◆ PROBLEM DETAILS ◆
Without omitting anything, return the records precisely as given.

◆ MATERIALS PROVIDED ◆
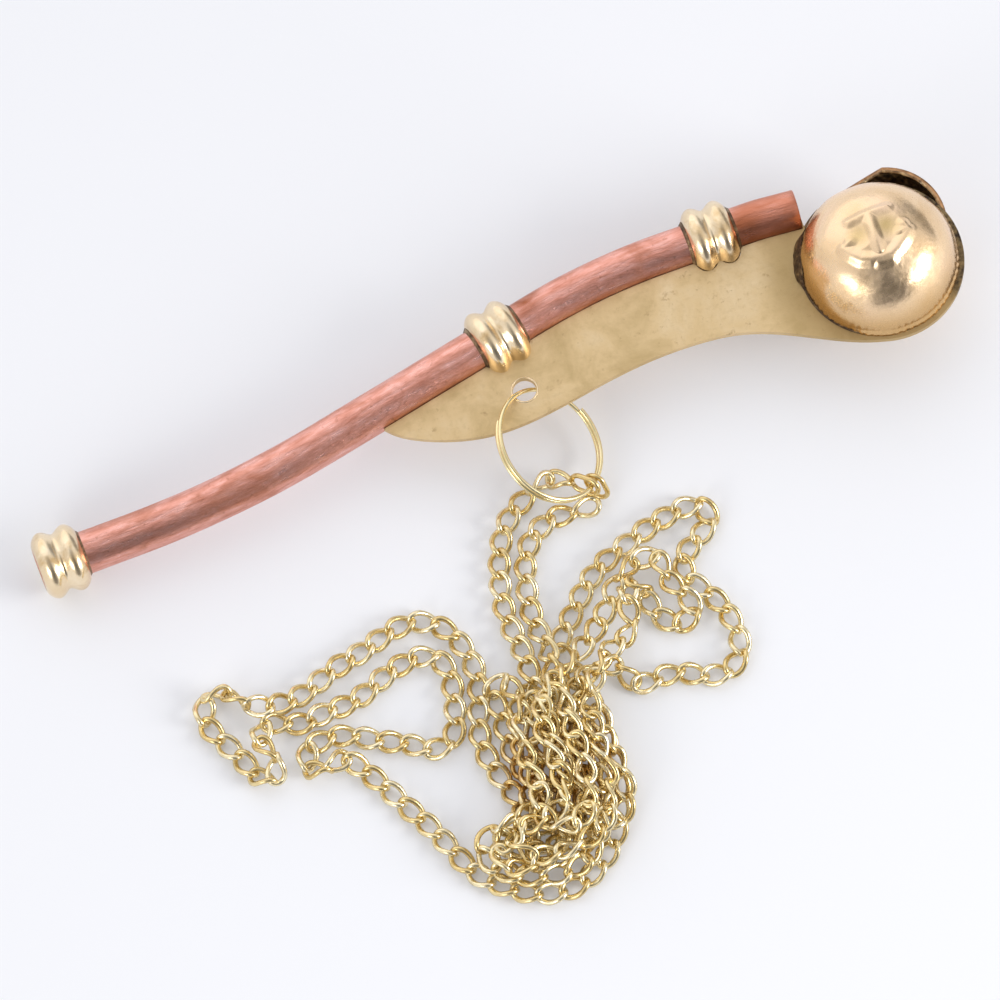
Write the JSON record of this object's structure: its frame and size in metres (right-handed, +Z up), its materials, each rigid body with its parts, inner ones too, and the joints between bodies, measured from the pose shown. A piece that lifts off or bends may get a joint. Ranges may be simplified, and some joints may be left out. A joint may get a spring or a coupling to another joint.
{
  "type": "boatswain's call with neck chain",
  "caption": "Copper and brass boatswain's call lying on its side, with a split ring and a heaped neck chain.",
  "frame": {"origin": "bottom centre of the call and its split ring, on the surface they lie on", "axes": "+X along the call from the mouth end to the ball, +Y to the blowing tube's side and away from the chain, +Z up"},
  "size_m": [0.1275, 0.0815, 0.0209],
  "materials": {
    "copper": "brushed copper with a warm patina",
    "brass": "satin",
    "polished_brass": "polished",
    "solder": "dark and matt",
    "chain_metal": "bright"
  },
  "bodies": {
    "call": {"gun_tube": "copper", "mouth_ring": "polished_brass", "mouth_solder": "solder", "middle_ring": "polished_brass", "middle_solder": "solder", "exit_ring": "polished_brass", "exit_solder": "solder", "keel_plate": "brass", "buoy_front_dome": "polished_brass", "buoy_rear_dome": "polished_brass", "wind_hood": "copper", "front_seam_solder": "solder", "rear_seam_solder": "solder"},
    "chain": {"chain_end_link_a": "chain_metal", "chain_end_link_b": "chain_metal", "chain_lead_a": "chain_metal", "chain_left_loops": "chain_metal", "chain_right_loop": "chain_metal", "chain_lead_b": "chain_metal", "chain_heap": "chain_metal"},
    "ring_body": {"split_ring": "chain_metal"}
  },
  "joints": [
    {"name": "chain_swing", "type": "hinge", "parent": "call", "child": "chain", "pos_m": [0.00336, 0, 0.00782], "axis": [0, 0, 1], "range_deg": [-12, 12]},
    {"name": "ring_turn", "type": "hinge", "parent": "chain", "child": "ring_body", "pos_m": [0.00404, -0.0076, 0.00649], "axis": [0.53, -0.1, 0.8421], "range_deg": [-30, 30]}
  ]
}
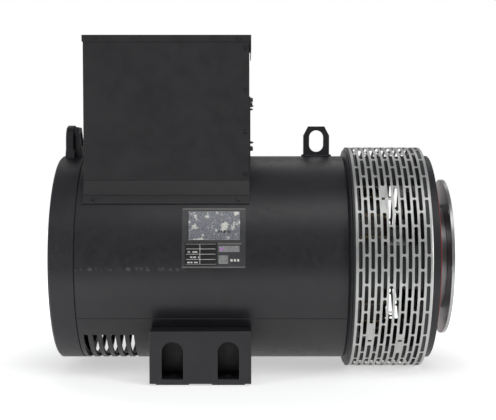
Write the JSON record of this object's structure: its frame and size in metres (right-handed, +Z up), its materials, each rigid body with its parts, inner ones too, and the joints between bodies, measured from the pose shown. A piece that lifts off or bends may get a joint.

◆ SOLUTION TO THIS EXERCISE ◆
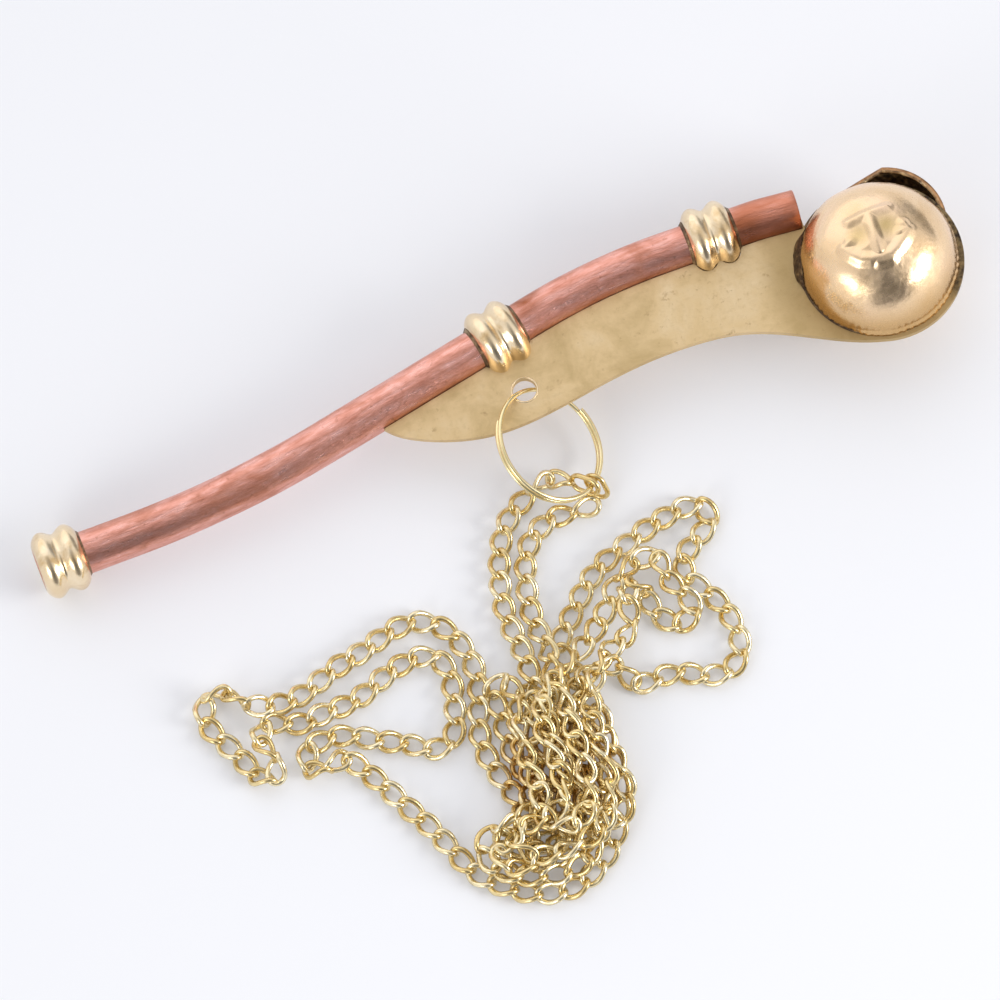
Write the JSON record of this object's structure: its frame and size in metres (right-handed, +Z up), its materials, each rigid body with its parts, inner ones too, and the joints between bodies, measured from the pose shown. A piece that lifts off or bends may get a joint. Ranges may be simplified, and some joints may be left out. A joint may get a spring or a coupling to another joint.
{
  "type": "boatswain's call with neck chain",
  "caption": "Copper and brass boatswain's call lying on its side, with a split ring and a heaped neck chain.",
  "frame": {"origin": "bottom centre of the call and its split ring, on the surface they lie on", "axes": "+X along the call from the mouth end to the ball, +Y to the blowing tube's side and away from the chain, +Z up"},
  "size_m": [0.1275, 0.0815, 0.0209],
  "materials": {
    "copper": "brushed copper with a warm patina",
    "brass": "satin",
    "polished_brass": "polished",
    "solder": "dark and matt",
    "chain_metal": "bright"
  },
  "bodies": {
    "call": {"gun_tube": "copper", "mouth_ring": "polished_brass", "mouth_solder": "solder", "middle_ring": "polished_brass", "middle_solder": "solder", "exit_ring": "polished_brass", "exit_solder": "solder", "keel_plate": "brass", "buoy_front_dome": "polished_brass", "buoy_rear_dome": "polished_brass", "wind_hood": "copper", "front_seam_solder": "solder", "rear_seam_solder": "solder"},
    "chain": {"chain_end_link_a": "chain_metal", "chain_end_link_b": "chain_metal", "chain_lead_a": "chain_metal", "chain_left_loops": "chain_metal", "chain_right_loop": "chain_metal", "chain_lead_b": "chain_metal", "chain_heap": "chain_metal"},
    "ring_body": {"split_ring": "chain_metal"}
  },
  "joints": [
    {"name": "chain_swing", "type": "hinge", "parent": "call", "child": "chain", "pos_m": [0.00336, 0, 0.00782], "axis": [0, 0, 1], "range_deg": [-12, 12]},
    {"name": "ring_turn", "type": "hinge", "parent": "chain", "child": "ring_body", "pos_m": [0.00404, -0.0076, 0.00649], "axis": [0.53, -0.1, 0.8421], "range_deg": [-30, 30]}
  ]
}
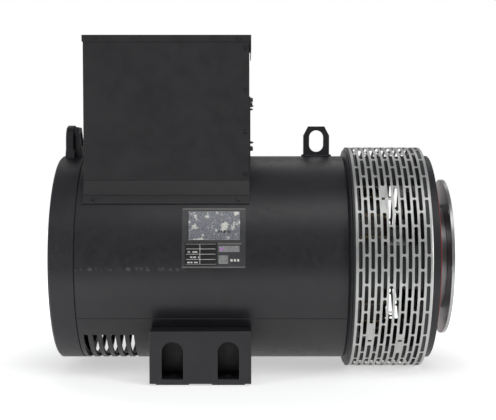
Write the JSON record of this object's structure: its frame and size in metres (right-handed, +Z up), its materials, each rigid body with its parts, inner ones too, and the joints between bodies, measured from the pose shown. A piece that lifts off or bends may get a joint.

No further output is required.